“Here long ago ...
When to the lake’s sun-dimpled marge the bright procession wends,
The languid lilies raise their heads as though to greet their friends.”
—Wang Ch’ang Ling—circa A.D. 750.
Oh, there is a charm in China found nowhere else! You pass out of thronged streets into calm poetic retreats where the turmoil of life is hushed; for a brief spell life stands still.
But one turns back into the city, with its teeming inhabitants. A very up-to-date city it is, with its schools, hospitals, museums, arsenal, barracks, and soldiers’ institute,[2] etc., etc. Its commercial interests are increasing by leaps and bounds, now that it is linked by the railways with Peking and Tientsin on the north, with Nanking and Shanghai on the south, and with Chingtao and the sea on the east. But what interested us most of all was the Shantung Christian University, with its School of Medicine, one of the most important schools in China. It is emphatically a union college, being supported by nine different missions, British, Canadian and American. The teaching staff is approximately twenty-six, and the students about one hundred, with some forty-five in the pre-medical department of the School of Arts and Science. Already more than one hundred graduates are practising in Mission, Government and Civil employment.
The training is of a high order, each member of the faculty a specialist in his own department: the teaching is in Mandarin Chinese, but all the students learn English, largely on account of having access to English textbooks.

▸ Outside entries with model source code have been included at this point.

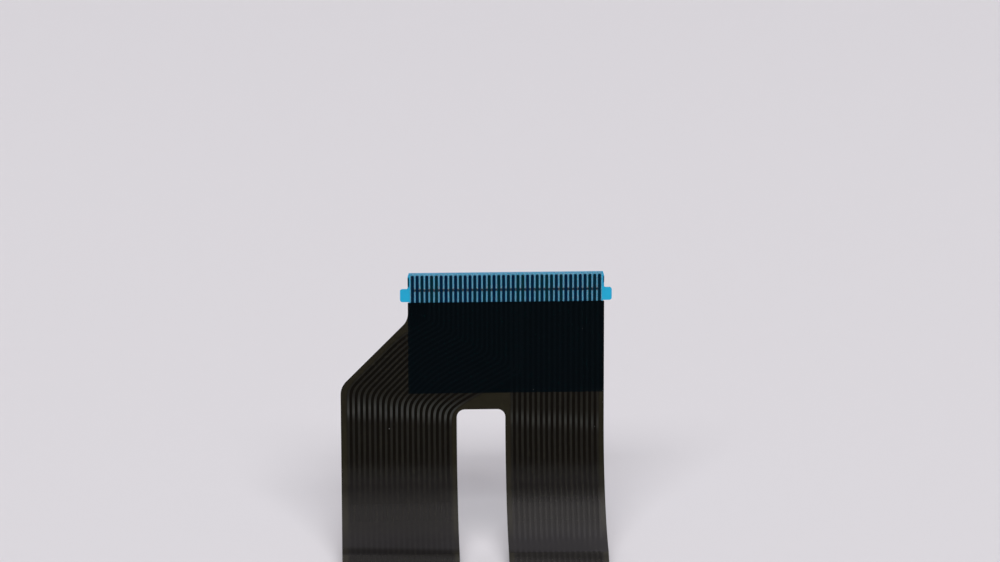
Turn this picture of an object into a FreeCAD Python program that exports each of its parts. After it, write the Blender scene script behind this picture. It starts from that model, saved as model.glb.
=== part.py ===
import FreeCAD, Part
import math
import os
import Sketcher

# The ribbon tail of a laptop keyboard. Two legs of printed film stand on the table, lean
# back, join, and end in a stiffened tongue with forty contacts, which slides into a
# connector. Sizes are in millimetres and angles in degrees.
# Every sketch is drawn as the flat tongue is seen from the contact side: across is measured
# from the left leg's outer edge, and depth down from the tongue's tip. The finished pieces
# are then moved together, so that the origin is on the table under the part's middle.

SIZES = {
    # Film outline
    "left_leg_width": 12.15,
    "leg_gap": 5.1,
    "right_leg_width": 10.35,
    "gap_corner_radius": 0.85,
    "neck_depth": 5.0,
    "shoulder_slope": 45,
    "neck_radius": 1.8,
    "shoulder_radius": 2.0,
    "lead_in_width": 0.13,
    "lead_in_length": 0.42,
    "notch_top_depth": 1.54,
    "notch_inset": 0.24,
    # Stiffener, with an ear on each side that stops at the connector's latch
    "stiffener_length": 12.9,
    "stiffener_inset": 0.14,
    "ear_top_depth": 1.7,
    "ear_bottom_depth": 3.07,
    "ear_length": 0.8,
    "ear_corner_radius": 0.25,
    "ear_root_radius": 0.15,
    "adhesive_inset": 0.24,
    # Layers, from the cover at the front to the stiffener at the back
    "cover_top_depth": 3.1,
    "cover_thickness": 0.04,
    "conductor_thickness": 0.025,
    "carrier_thickness": 0.1,
    "adhesive_thickness": 0.03,
    "stiffener_thickness": 0.17,
    # Contacts and the marks printed round them
    "contact_pitch": 0.5,
    "contact_edge_margin": 0.5,
    "contact_width": 0.32,
    "contact_corner_cut": 0.08,
    "contact_top_depth": 0.23,
    "contact_end_depth": 3.7,
    "mark_depth": 1.84,
    "mark_width": 0.2,
    "mark_thickness": 0.02,
    "edge_print_top_depth": 0.45,
    "left_print_width": 0.14,
    "left_print_length": 0.95,
    "right_print_width": 0.08,
    "right_print_length": 0.65,
    # Tracks
    "track_width": 0.25,
    "bundle_pitch": 0.5,
    "left_leg_outer_margin": 1.055,
    "left_leg_gap_margin": 0.925,
    "right_leg_gap_margin": 0.95,
    "right_leg_outer_margin": 0.925,
    "gap_corner_track_margin": 0.87,
    "shoulder_track_margin": 0.89,
    "shortest_slant": 1.21,
    "upper_slope": 28,
    "track_bend_radius": 1.6,
    "fan_bottom_depth": 12.6,
    "fan_top_depth": 11.4,
    # Side view: straight runs along the film, and the bends between them
    "free_run": 0.1,
    "sweep_radius": 13,
    "sweep_turn": 70,
    "crease_radius": 0.3,
    "crease_turn": 22,
    "ramp_run": 2.0,
    "floor_radius": 0.6,
    "foot_length": 35,
    # How far the trimming blocks reach past what they trim
    "trim_margin": 1.0,
}

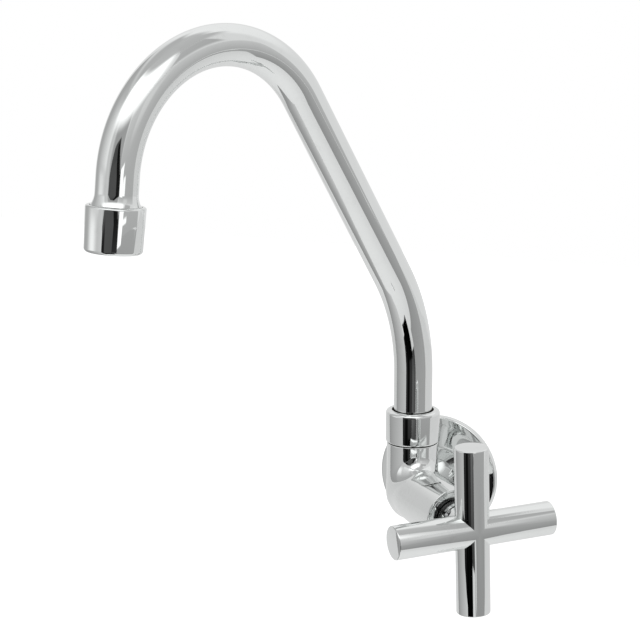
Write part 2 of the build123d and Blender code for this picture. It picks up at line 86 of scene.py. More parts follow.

The large well-appointed hospital may not be so imposing in appearance as some of the American institutions, but it is second to none in the work done within its walls. The approximate annual cost of the medical school is Mex. $225,000 (£25,000). It is of paramount importance that all British educational work in China to-day should be impeccable in quality, but the problem is where to find the necessary men and money.
Far more than five million dollars have been spent in building and equipping mission hospitals in China,[3] and it is high time that native men of means should take up the work, either by supporting such institutions as the above, or by undertaking similar ones. The Government of China is only beginning this herculean task, but in many respects it is better that private initiative should be active in hospital work, because the human touch is of infinite value where suffering humanity is concerned.
An interesting extension work has recently become part of the university, namely the Institute, and has proved a great draw to people of all classes. It was originally started by the British Baptist Mission at Tsingchoufu in 1887; it is a sort of glorified museum for the special purpose of making known Western ideas on all the varied sides of life, and promoting a spirit of brotherhood. You go into an airy, well-lighted hall and are confronted with glass cases containing models such as are not to be found elsewhere, and as interesting as they are novel. For instance, there is a large wooded surface with a heavy shower of rain (in the shape of fine glass rods) falling on it, while alongside are barren rocky slopes, bespeaking the land where no rain falls. Who could possibly look at this exhibit without asking the meaning, especially when there is some one at hand eager to talk about afforestation? Incidentally, it may be mentioned that the Government is beginning to take up this subject in all parts of China, and sorely needs the intelligent interest and co-operation of the people in order to ensure success.